The report said Hogan covered up abuse allegations by transferring offending priests, including by sending one accused clergyman to a school for boys. It said Adamec or his staff threatened some alleged victims with excommunication.

One diocesan official under Hogan, Monsignor Philip Saylor, told the grand jury that church officials held such sway that "the police and civil authorities would often defer to the diocese" when priests were accused of abuse, the report said.

The report said Adamec created a "payout chart" to help guide how much victims would receive from the church. Victims fondled over their clothes were to be paid $10,000 to $25,000; fondled under their clothes or subjected to masturbation, $15,000 to $40,000; subjected to forced oral sex, $25,000 to $75,000; subjected to forced sodomy or intercourse, $50,000 to $175,000.

In a court filing, Adamec's attorney said the accusations against the 80-year-old are unfounded. Adamec required 14 priests accused under his watch to undergo psychiatric evaluation, the filing said. Nine were suspended or removed from ministry, and the five who were reinstated never re-offended, his attorney wrote.

The current bishop, Mark Bartchak, is not accused of wrongdoing.

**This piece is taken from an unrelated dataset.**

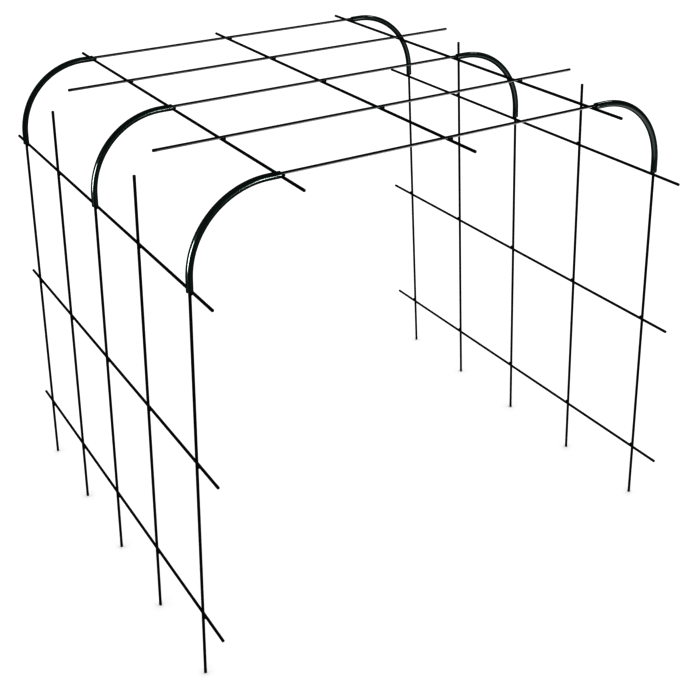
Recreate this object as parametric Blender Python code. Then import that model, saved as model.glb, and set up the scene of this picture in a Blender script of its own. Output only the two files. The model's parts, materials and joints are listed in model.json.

He recently suspended a handful of priests named as alleged abusers in the report, though the grand jury said it remains "concerned the purge of predators is taking too long."

The clergy sex abuse crisis erupted in 2002, when The Boston Globe persuaded a judge to unseal files from the Boston Archdiocese in the case of a pedophile priest who had been transferred by bishops from parish to parish without warning parents or civil authorities. The scandal then spread nationwide as Catholics and others demanded to know the full scope of wrongdoing.

Dioceses across the country have been forced to release thousands of internal files on accused priests.

The U.S. Conference of Catholic Bishops estimates that American dioceses have paid nearly $4 billion since 1950 to settle claims with victims.